Gary Jennings first made a name for himself in American fiction with "Aztec," a highly imaginative account of the conquest of Mexico as seen from the Aztec side. He followed this with "The Journeyer," a similarly inventive and heavily researched novel about Marco Polo's travels to the Orient. These are essentially fictional exercises in the far away and long ago, somewhat in the manner of Mary Renault's "The King Must Die" and her other re-creations of the classic world.

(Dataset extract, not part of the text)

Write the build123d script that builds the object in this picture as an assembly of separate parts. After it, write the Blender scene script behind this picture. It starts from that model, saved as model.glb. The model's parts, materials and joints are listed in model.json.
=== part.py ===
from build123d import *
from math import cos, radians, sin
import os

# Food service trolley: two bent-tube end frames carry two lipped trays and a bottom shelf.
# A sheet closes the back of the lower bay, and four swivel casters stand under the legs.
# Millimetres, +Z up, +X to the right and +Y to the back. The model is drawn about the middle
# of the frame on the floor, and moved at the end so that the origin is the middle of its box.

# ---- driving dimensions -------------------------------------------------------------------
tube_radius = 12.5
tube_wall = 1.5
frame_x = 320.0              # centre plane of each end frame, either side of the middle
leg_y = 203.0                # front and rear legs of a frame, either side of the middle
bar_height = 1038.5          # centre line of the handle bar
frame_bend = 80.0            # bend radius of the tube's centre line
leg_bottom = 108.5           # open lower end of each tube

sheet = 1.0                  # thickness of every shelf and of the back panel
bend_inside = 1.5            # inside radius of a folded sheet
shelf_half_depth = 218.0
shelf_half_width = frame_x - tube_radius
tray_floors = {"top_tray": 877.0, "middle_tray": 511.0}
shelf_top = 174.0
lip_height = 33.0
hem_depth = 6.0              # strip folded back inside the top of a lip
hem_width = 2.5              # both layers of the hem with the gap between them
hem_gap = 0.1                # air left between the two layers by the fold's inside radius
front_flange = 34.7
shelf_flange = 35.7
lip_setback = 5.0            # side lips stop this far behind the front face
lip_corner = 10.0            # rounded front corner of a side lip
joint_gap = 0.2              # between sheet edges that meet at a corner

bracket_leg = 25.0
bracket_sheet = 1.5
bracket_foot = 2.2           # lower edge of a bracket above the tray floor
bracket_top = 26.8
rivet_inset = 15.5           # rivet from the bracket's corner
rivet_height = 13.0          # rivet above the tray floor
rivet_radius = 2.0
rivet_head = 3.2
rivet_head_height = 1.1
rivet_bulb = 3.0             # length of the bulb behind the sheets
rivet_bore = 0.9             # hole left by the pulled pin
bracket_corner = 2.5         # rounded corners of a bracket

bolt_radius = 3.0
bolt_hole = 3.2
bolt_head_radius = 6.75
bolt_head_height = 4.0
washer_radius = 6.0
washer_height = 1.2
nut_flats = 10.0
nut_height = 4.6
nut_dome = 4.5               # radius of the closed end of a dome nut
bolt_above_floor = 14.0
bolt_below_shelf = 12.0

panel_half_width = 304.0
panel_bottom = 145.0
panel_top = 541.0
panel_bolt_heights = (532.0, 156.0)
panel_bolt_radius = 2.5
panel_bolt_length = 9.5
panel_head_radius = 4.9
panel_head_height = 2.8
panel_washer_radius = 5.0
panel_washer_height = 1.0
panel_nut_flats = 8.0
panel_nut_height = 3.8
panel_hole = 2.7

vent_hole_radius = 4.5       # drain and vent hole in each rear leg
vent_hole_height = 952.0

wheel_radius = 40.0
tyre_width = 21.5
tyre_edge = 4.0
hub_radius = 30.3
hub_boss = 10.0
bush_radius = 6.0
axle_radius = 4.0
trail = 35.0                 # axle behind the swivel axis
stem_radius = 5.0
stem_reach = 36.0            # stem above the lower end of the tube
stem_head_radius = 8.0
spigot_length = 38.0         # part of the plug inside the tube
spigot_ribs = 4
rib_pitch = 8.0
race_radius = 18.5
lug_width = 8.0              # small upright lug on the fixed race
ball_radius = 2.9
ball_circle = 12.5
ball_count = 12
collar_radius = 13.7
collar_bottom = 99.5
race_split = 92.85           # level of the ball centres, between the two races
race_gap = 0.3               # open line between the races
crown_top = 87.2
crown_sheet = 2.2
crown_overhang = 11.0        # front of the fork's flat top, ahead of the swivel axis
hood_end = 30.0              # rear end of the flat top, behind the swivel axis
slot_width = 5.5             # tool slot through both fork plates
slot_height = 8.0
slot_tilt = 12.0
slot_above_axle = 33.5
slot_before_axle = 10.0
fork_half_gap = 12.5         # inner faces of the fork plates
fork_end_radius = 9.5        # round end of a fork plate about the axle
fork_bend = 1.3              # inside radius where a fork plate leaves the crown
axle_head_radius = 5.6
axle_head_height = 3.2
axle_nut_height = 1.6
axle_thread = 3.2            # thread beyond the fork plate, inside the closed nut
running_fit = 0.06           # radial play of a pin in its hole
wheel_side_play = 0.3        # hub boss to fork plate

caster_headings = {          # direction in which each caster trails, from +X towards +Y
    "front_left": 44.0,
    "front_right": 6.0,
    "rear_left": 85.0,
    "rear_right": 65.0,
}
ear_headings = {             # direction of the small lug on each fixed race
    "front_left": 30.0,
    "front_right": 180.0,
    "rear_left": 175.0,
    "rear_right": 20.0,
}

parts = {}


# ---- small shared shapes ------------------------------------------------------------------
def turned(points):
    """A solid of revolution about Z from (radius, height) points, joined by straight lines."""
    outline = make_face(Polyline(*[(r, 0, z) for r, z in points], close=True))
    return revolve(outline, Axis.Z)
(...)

But unlike Mary Renault, Jennings does not take advantage of acquired momentum and never writes twice about the same thing. "Spangle," the history of a circus traveling across America and Europe in the years following the Civil War, is his first attempt to use a setting in a relatively modern period and deal with people who are something like us, who think as we do, wear clothes something like ours and talk more or less as we do. The distance of 120 years lends a certain note of the odd and different, but essentially this is a realistic novel, not a romance. This causes Jennings to stumble now and then, but it is also the great strength of "Spangle" and its superiority over his first two books.
When we first catch sight of Florian's Flourishing Florilegium of Wonders, it's a run-down traveling circus in the backwoods of Virginia, with one elephant and an undernourished lion, owned by the international entrepreneur Florian. After the surrender at Appomattox, Florian is joined by a pair of demobilized Confederate soldiers. One of them is cavalry officer Zachary Edge, who becomes an exhibition sharpshooter and Florian's lieutenant.

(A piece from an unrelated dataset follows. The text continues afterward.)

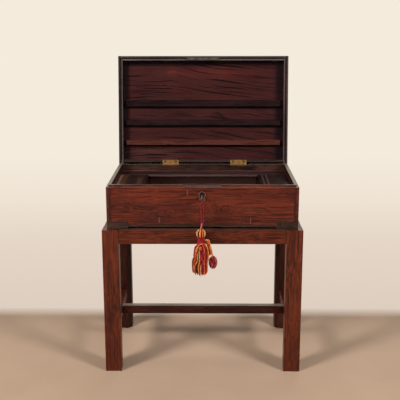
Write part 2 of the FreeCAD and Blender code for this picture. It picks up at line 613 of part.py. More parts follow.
def make_lid_back():
    back = block("lid_back", f"-1 * {INNER_X}", INNER_X, INNER_Y, HALF_BOX_DEPTH, LID_RIM, LID_WALL_TOP)
    for name, side in SIDES:
        low, high = hinge_span(side)
        cut_block(back, low, high, INNER_Y, HALF_BOX_DEPTH, LID_RIM, LID_SEAT_TOP)
        cut_block(back, low, high, LEAF_END, HALF_BOX_DEPTH, LID_SEAT_TOP, f"{PIN_Z} + {KNUCKLE_ROOM}")
        for hole_x in screw_places(side):
            cut_prism(back, "XY", [(hole_x, SCREW_Y, "screw_radius")], LID_SEAT_TOP,
                      f"{LID_RIM} + screw_length")
    open_lid(back)


def make_lid_panel_and_ledges():
    panel = block("lid_panel", f"-1 * {HALF_BOX}", HALF_BOX, f"-1 * {HALF_BOX_DEPTH}", HALF_BOX_DEPTH,
                  LID_WALL_TOP, f"{LID_WALL_TOP} + panel_thickness")
    open_lid(panel)
    for name in ("high", "middle", "low"):
        start = f"({PIN_Y} - ledge_{name}_start)"
        ledge = block("ledge_" + name, f"-1 * ({INNER_X} - ledge_end_gap)", f"{INNER_X} - ledge_end_gap",
                      f"{start} - ledge_{name}_width", start, f"{LID_WALL_TOP} - ledge_thickness", LID_WALL_TOP)
        open_lid(ledge)


# ---------------------------------------------------------------- lock
LINK_FRONT = f"({LOCK_FRONT} + lock_sheet + link_gap)"
LINK_BACK = f"({LINK_FRONT} + link_thickness)"
BOLT_BACK = f"({LOCK_BACK} - lock_sheet - bolt_gap)"
BOLT_FRONT = f"({BOLT_BACK} - bolt_thickness)"
BOLT_BOTTOM = f"({KEY_Z} + bolt_rise)"
NOSE_TOP = f"({RIM} - link_length + link_nose)"


def link_places():
    return [f"(lock_offset + {step} * link_spacing / 2)" for step in (-1, 1)]


def guide_places():
    return [f"(lock_offset - guide_offset + {step} * guide_spacing / 2)" for step in (-1, 1)]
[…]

The circus travels across Virginia and West Virginia, then embarks for Europe on a collier. Along the way it picks up performers and amateurs it can train, as a rolling snowball picks up snow, even robbing the ship's crew of its engineer and sailmaker. In Europe, after initial hardships and setbacks, the circus catches the public's fancy and becomes a success, partly because of its American "exoticism" and European sympathy for the Confederate cause, factors shrewdly played on by Florian.

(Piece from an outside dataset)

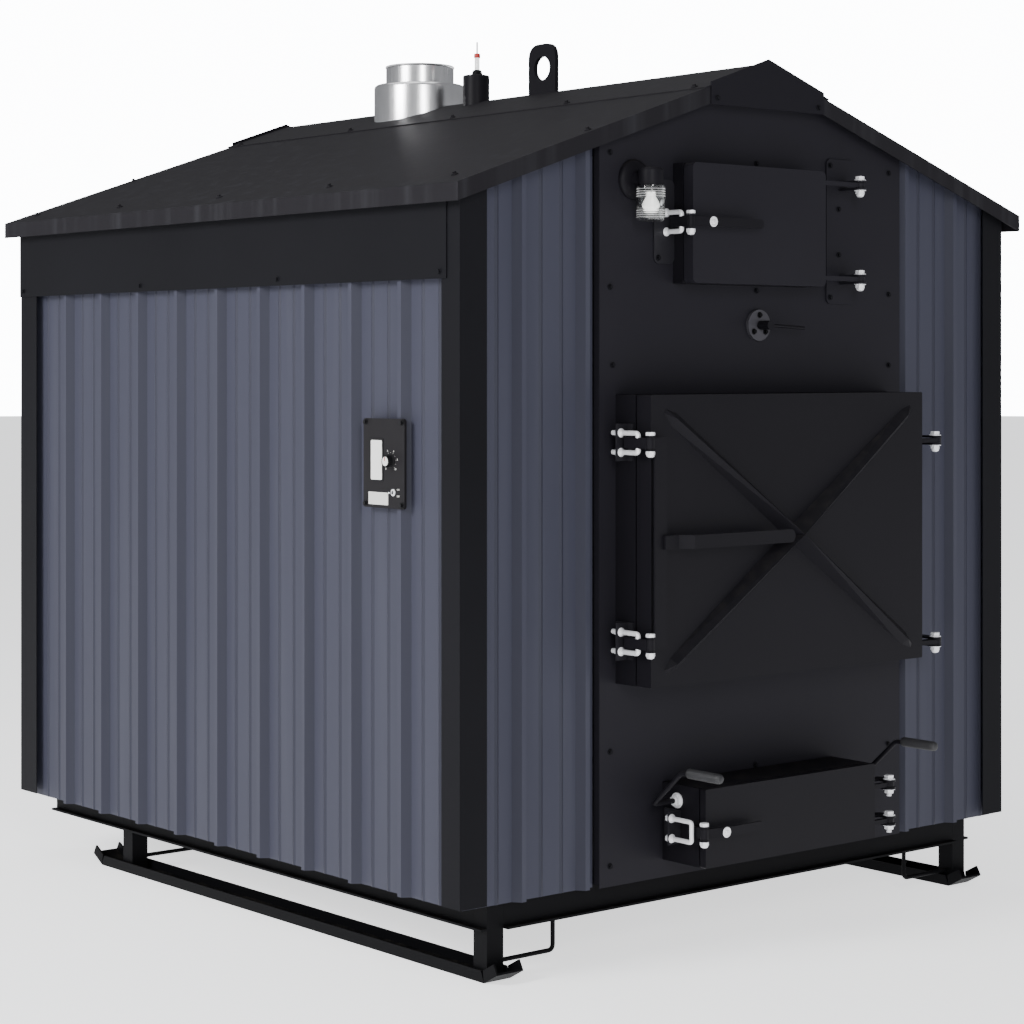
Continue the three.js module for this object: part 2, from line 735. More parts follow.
const frontTrim = cornerTrim(TRIM_FRONT_LEG, TRIM_SIDE_LEG, false);
const rearTrim = cornerTrim(TRIM_FRONT_LEG, TRIM_REAR_LEG, true);
piece('front_left_trim', mirrorX(frontTrim), blackPaint());
piece('front_right_trim', frontTrim, blackPaint());
piece('rear_left_trim', mirrorX(rearTrim), blackPaint());
piece('rear_right_trim', rearTrim, blackPaint());

const fascia = box(
  [cabinetHalf + GAP, cabinetHalf + GAP + PLATE],
  [FASCIA_START, CABINET_DEPTH],
  [FASCIA_BOTTOM, FASCIA_TOP],
);
piece('left_fascia_board', mirrorX(fascia), blackPaint());
piece('right_fascia_board', fascia, blackPaint());

// ---------------------------------------------------------------- roof

const holeSpan = [SMOKE_ROOF, roofTop(0) + cutMargin];
const flueHole = round('z', FLUE_OUTER + 2, holeSpan, [0, CHIMNEY_Y], 32);
const ventHole = round('z', VENT_RADIUS + 1, holeSpan, [0, VENT_Y], 24);
const lugSlot = box(
  [-LUG_THICKNESS / 2 - 1, LUG_THICKNESS / 2 + 1],
  [LUG_Y - LUG_HALF - 1, LUG_Y + LUG_HALF + 1],
  holeSpan,
);
const roofHoles = joined(flueHole, ventHole, lugSlot);

const sheetMiddle = GAP; // each sheet stops just short of the ridge line
const slopeSheet = prism('y', [
  [sheetMiddle, roofTop(sheetMiddle)],
  [sheetMiddle, roofUnder(sheetMiddle)],
  [roofEdge, roofUnder(roofEdge)],
  [roofEdge, roofTop(roofEdge)],
], roofSpan);
const rake = (y) => prism('y', [
  [sheetMiddle, roofTop(sheetMiddle)],
  [sheetMiddle, roofTop(sheetMiddle) - DRIP_DEPTH],
  [roofEdge, roofTop(roofEdge) - DRIP_DEPTH],
  [roofEdge, roofTop(roofEdge)],
], y);
const roofSheet = joined(
  slopeSheet,
  rake([roofSpan[0], roofSpan[0] + ROOF_SHEET]),
  rake([roofSpan[1] - ROOF_SHEET, roofSpan[1]]),
  box([roofEdge - ROOF_SHEET, roofEdge], roofSpan, [EAVE_TOP - DRIP_DEPTH, EAVE_TOP - ROOF_SHEET / 2]),
).subtract(roofHoles);
piece('left_roof_sheet', mirrorX(roofSheet), roofPaint());
piece('right_roof_sheet', roofSheet, roofPaint());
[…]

There are visits to Rome, Florence and Vienna. There is a command performance before the Austrian court, a ball at the palace of Czar Alexander in Petersburg and a meeting with Napoleon III in Paris, during which Edge gives the emperor advice on how to conduct his war against the Prussians to no avail--the Prussians win anyhow, and the show goes on under the bombardment of Paris during the Commune. The novel comes to a close as Florian dies of a stroke, to the trumpeting and roaring of his grief-stricken animals, and Edge ends up in the arms of Sunday, the last of the numerous female performers he romances during the story.
So much for the bare outlines, which cannot do justice to such a long, dense and heavily documented book. Jennings knows a great deal about circuses and loves to pass it on. "Spangle" sets out not only to tell a story but to convey the 10,000 pieces of information he acquired in the course of his research (he traveled with nine circuses in America and Europe). It includes a virtual operator's manual on how to erect a Big Top; we learn that all circus elephants are females but are called bulls, and there is endless information on such things as how counterfeiters were flogged in Czarist Russia, how to load and fire period firearms, how circus performers keep their genitalia from showing through their tights, how to make a pig climb a ladder, and how to make a Fat Lady out of an ordinary colored cook. (There is a lot of racist terminology.) Jennings is obviously an enthusiast on his subject, and his enthusiasm is contagious. Before the novel is over we develop, along with the characters, a contempt for non-circus people and a conviction that the only sensible and reasonable thing to do in this wayward world of ours is to run away and join a circus.
It's easy to find faults. Jennings is not an elegant stylist, and if you didn't like "Aztec" you will probably dislike "Spangle" for the same reasons; it's heavy-handed, the eroticism is clumsy and often embarrassing, the dialogue is unconvincing, the violence is gratuitous, and the attempts at narrative excitement tend to be of the old "suddenly a shot rang out" variety. There are constant attempts at humor, but they seem to be intended for mental defectives; Jennings works like the old vaudeville comedians who first told you they were going to tell you a joke, then they told you the joke, then they told you they had told you a joke, then you laughed. "Spangle" is not agile, lithe and economical. It is not a slick minimalist novel. It is not by Donald Barthelme or John Updike.